В метаниях прошла ночь: Илье становилось то жарко, то холодно, то страшно, то смешно, его то мучила жажда, то мутило. Но он был уверен, что это странное состояние не имеет ничего общего с похмельем, это была какая-то другая болезнь, прежде ему неведомая. Надо ли говорить, что Русецкий поджидал утро с таким нетерпением, с каким нечистая сила прислушивается к пению петуха. Однако, как ни подгонял Рузвельт рассвет, тот все равно наступил неожиданно. «Значит, спал», – решил Илья, блаженно вытянувшись на кровати. Исчез ночной морок, а вместе с ним и странное ощущение присутствия в доме чужого человека. Русецкий снова заснул.

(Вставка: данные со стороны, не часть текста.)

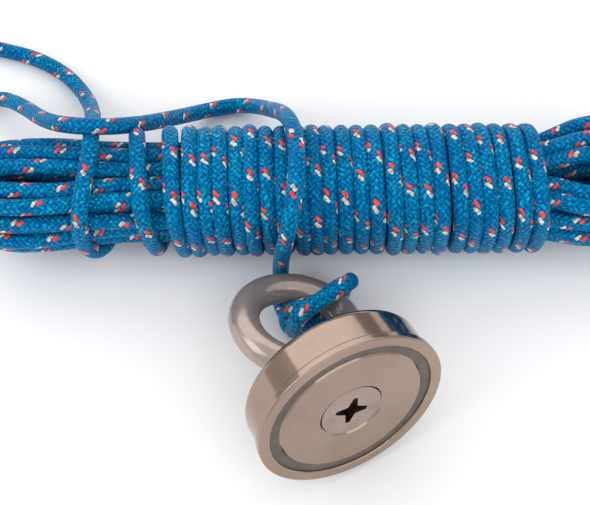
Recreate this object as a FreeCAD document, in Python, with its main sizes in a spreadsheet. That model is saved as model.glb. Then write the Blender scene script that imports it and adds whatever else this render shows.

Так же, как и Илья, практически не спала в эту ночь и Танька Егорова, бродившая по квартире, как призрак, к неудовольствию мужа и черного кота Кузи, периодически подававшего голос с кухонного пенала, откуда независимое животное наблюдало за передвижением вверенных ему «человеков». Кузя был в доме главным, это признавала даже Танька, мотавшаяся на рынок за каким-то особым видом кильки-тюльки, потому что все остальные сорта рыбы кот решительно отвергал.